◆ Information supplied ◆

□ □ □ □ □ □ □

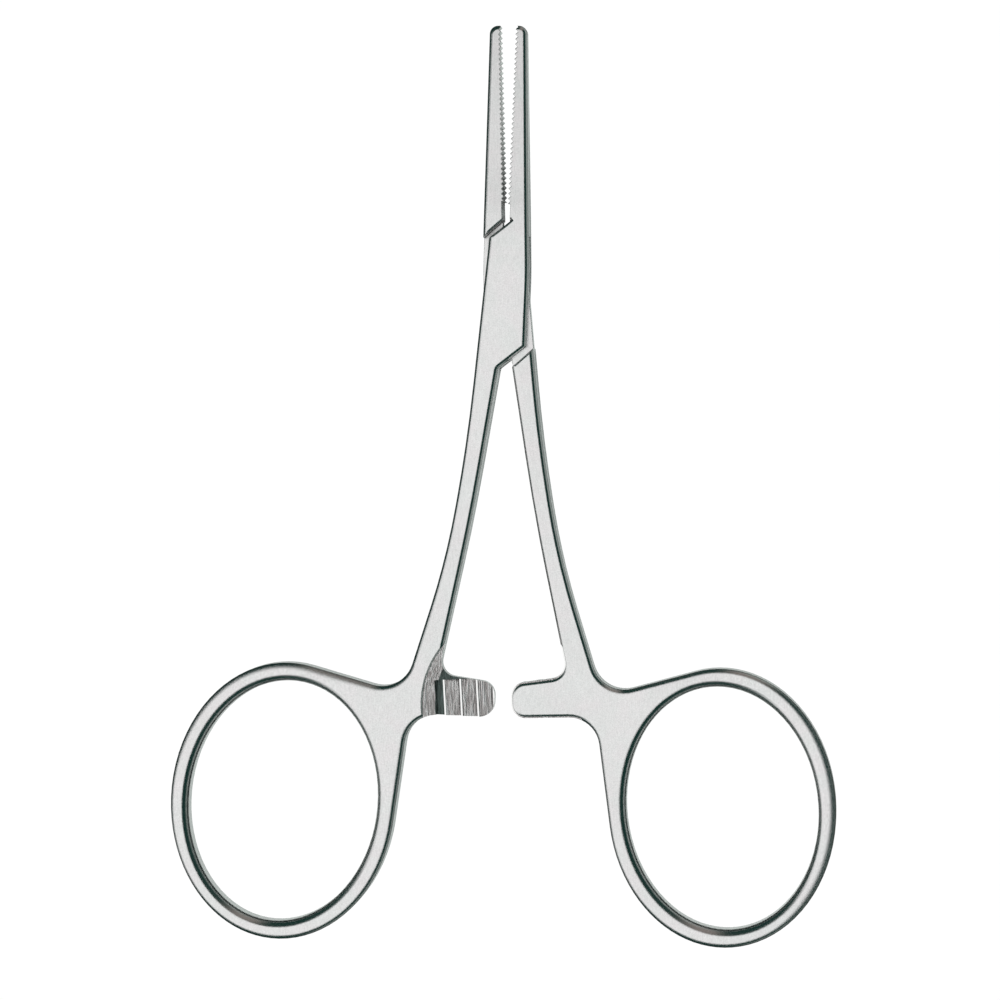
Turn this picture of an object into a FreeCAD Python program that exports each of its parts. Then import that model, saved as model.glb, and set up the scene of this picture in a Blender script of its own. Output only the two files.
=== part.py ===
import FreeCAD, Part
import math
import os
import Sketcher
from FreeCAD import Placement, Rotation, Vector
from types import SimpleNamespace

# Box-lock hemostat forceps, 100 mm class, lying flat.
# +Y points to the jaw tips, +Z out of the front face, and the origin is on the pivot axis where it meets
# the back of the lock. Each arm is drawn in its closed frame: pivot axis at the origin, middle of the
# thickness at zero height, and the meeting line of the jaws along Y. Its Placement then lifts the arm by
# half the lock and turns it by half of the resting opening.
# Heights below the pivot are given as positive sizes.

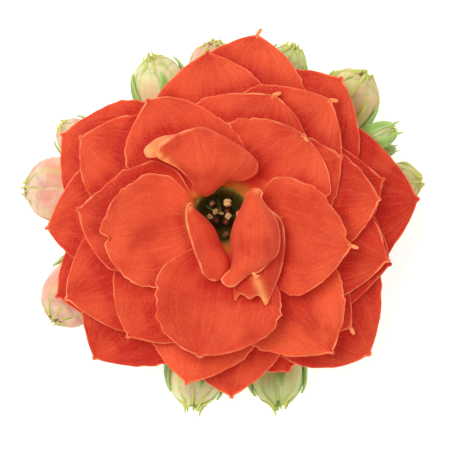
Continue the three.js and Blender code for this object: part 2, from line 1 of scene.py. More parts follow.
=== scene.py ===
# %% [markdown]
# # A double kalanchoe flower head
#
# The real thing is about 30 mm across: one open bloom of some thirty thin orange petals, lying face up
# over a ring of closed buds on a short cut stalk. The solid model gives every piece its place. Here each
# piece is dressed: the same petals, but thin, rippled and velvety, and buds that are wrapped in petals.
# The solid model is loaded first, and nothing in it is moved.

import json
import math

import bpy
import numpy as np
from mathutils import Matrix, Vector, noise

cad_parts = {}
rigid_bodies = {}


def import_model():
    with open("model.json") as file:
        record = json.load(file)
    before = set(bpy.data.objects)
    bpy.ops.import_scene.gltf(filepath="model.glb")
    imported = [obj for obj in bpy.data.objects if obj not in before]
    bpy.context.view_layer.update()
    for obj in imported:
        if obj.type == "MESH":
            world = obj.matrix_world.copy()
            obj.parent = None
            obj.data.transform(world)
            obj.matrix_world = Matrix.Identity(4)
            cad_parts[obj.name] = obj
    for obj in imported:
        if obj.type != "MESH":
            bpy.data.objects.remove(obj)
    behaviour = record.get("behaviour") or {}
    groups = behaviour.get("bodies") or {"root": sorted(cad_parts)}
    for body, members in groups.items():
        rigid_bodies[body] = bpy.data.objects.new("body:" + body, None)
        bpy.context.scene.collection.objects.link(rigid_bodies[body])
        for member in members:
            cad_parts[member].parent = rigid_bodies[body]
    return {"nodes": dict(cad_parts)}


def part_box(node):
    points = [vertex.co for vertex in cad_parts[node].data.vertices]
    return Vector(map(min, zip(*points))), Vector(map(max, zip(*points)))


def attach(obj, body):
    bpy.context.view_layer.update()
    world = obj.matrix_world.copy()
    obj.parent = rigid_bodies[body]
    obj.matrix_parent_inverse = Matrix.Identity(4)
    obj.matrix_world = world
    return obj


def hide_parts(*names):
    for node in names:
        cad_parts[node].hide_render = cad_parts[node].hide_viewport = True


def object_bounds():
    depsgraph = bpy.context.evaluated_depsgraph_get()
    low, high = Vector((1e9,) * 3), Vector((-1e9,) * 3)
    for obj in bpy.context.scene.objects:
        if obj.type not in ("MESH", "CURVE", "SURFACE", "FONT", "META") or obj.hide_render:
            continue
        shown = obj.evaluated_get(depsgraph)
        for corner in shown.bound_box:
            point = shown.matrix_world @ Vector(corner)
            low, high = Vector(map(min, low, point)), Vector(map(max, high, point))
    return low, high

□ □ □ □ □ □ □

◆ Your goal ◆
Starting at the first line of the records above, please copy each line exactly until you reach the line containing "from types import SimpleNamespace". Include that line and stop there.

◆ Solved exercise ◆
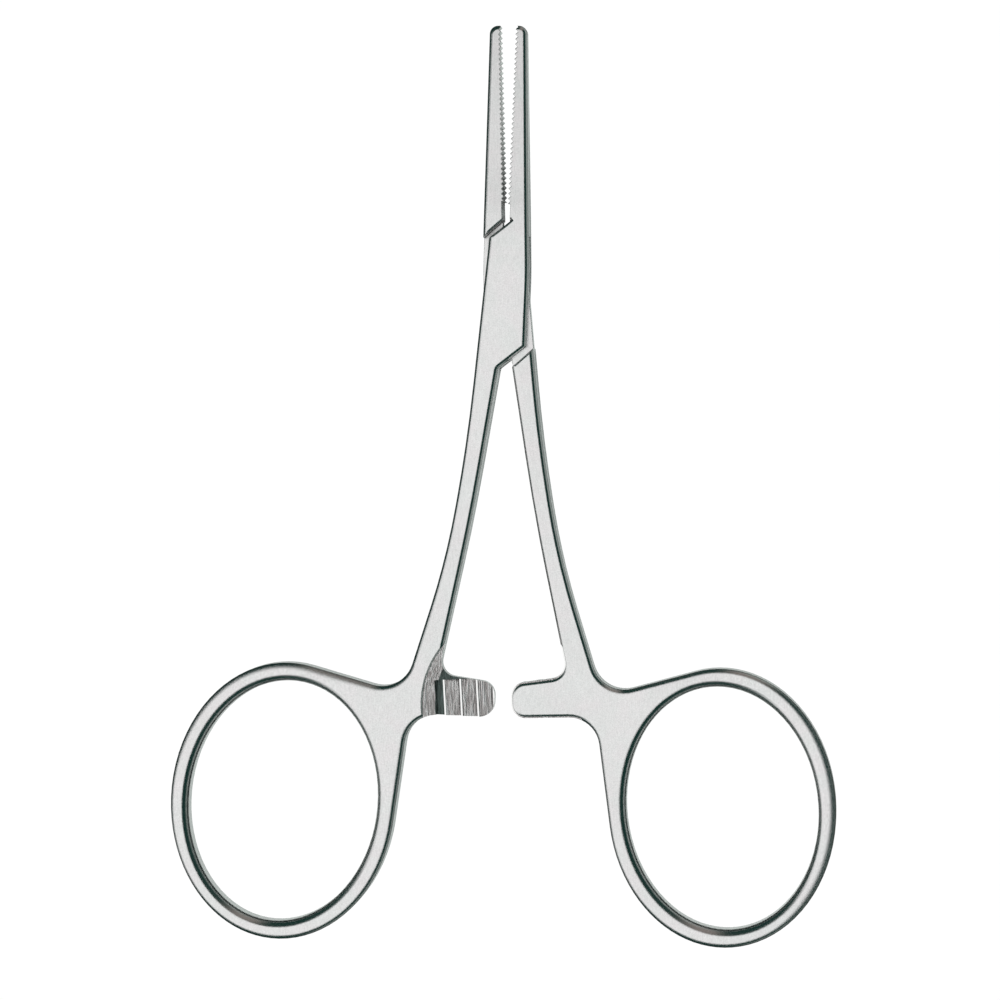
Turn this picture of an object into a FreeCAD Python program that exports each of its parts. Then import that model, saved as model.glb, and set up the scene of this picture in a Blender script of its own. Output only the two files.
=== part.py ===
import FreeCAD, Part
import math
import os
import Sketcher
from FreeCAD import Placement, Rotation, Vector
from types import SimpleNamespace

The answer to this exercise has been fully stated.